The assets of the consolidated securitization entity are subject to credit, payment and interest rate risks on the transferred premium finance receivables - commercial. To protect investors, the securitization structure includes certain features that could result in earlier-than-expected repayment of the securities. Investors are allocated cash flows derived from activities related to the accounts comprising the securitized pool of receivables, the amounts of which reflect finance charges collected net of agent fees, certain fee assessments, and recoveries on charged-off accounts. From these cash flows, investors are reimbursed for charge-offs occurring within the securitized pool of receivables and receive the contractual rate of return and FIFC is paid a servicing fee as servicer. Any cash flows remaining in excess of these requirements are reported to investors as net yield and remitted to the Company. A net yield rate of less than 0% for a three month period would trigger an economic early amortization event. In addition to this performance measurement associated with the transferred loans, there are additional performance measurements and other events or conditions which could trigger an early amortization event. As of March 31, 2012, no economic or other early amortization events have occurred. Apart from the restricted assets related to securitization activities, the investors and the securitization entity have no recourse to the Company's other assets or credit for a shortage in cash flows.

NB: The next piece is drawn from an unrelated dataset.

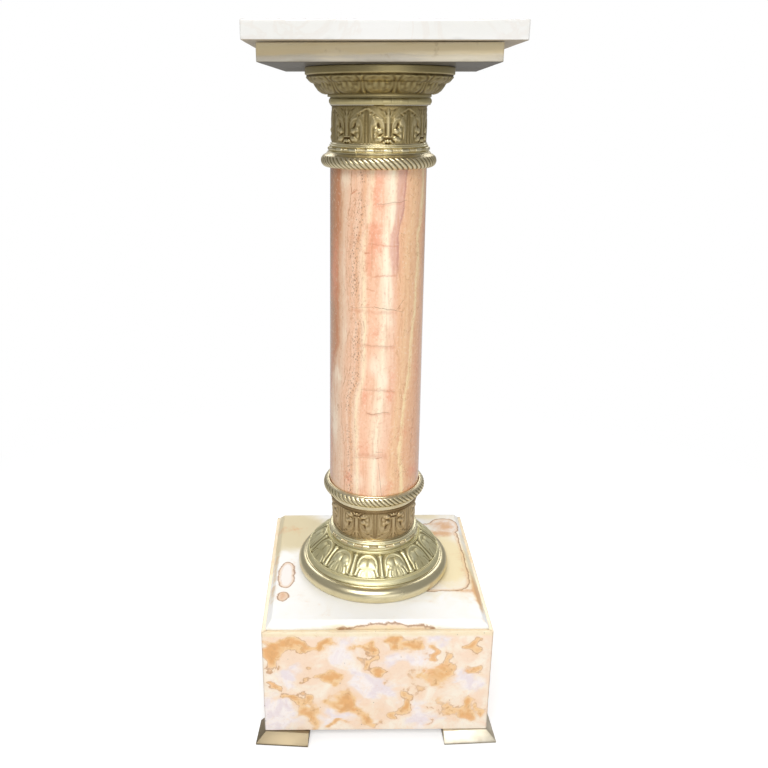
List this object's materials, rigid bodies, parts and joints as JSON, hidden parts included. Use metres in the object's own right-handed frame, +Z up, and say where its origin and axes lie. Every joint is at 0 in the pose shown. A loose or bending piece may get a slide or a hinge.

The Company continues to service the loan receivables held by the securitization entity. FIFC receives a monthly servicing fee from the securitization entity based on a percentage of the monthly investor principal balance outstanding. Although the fee income to FIFC offsets the fee expense to the securitization entity and thus is eliminated in consolidation, failure to service the transferred loan receivables in accordance with contractual requirements could lead to a termination of the servicing rights and the loss of future servicing income.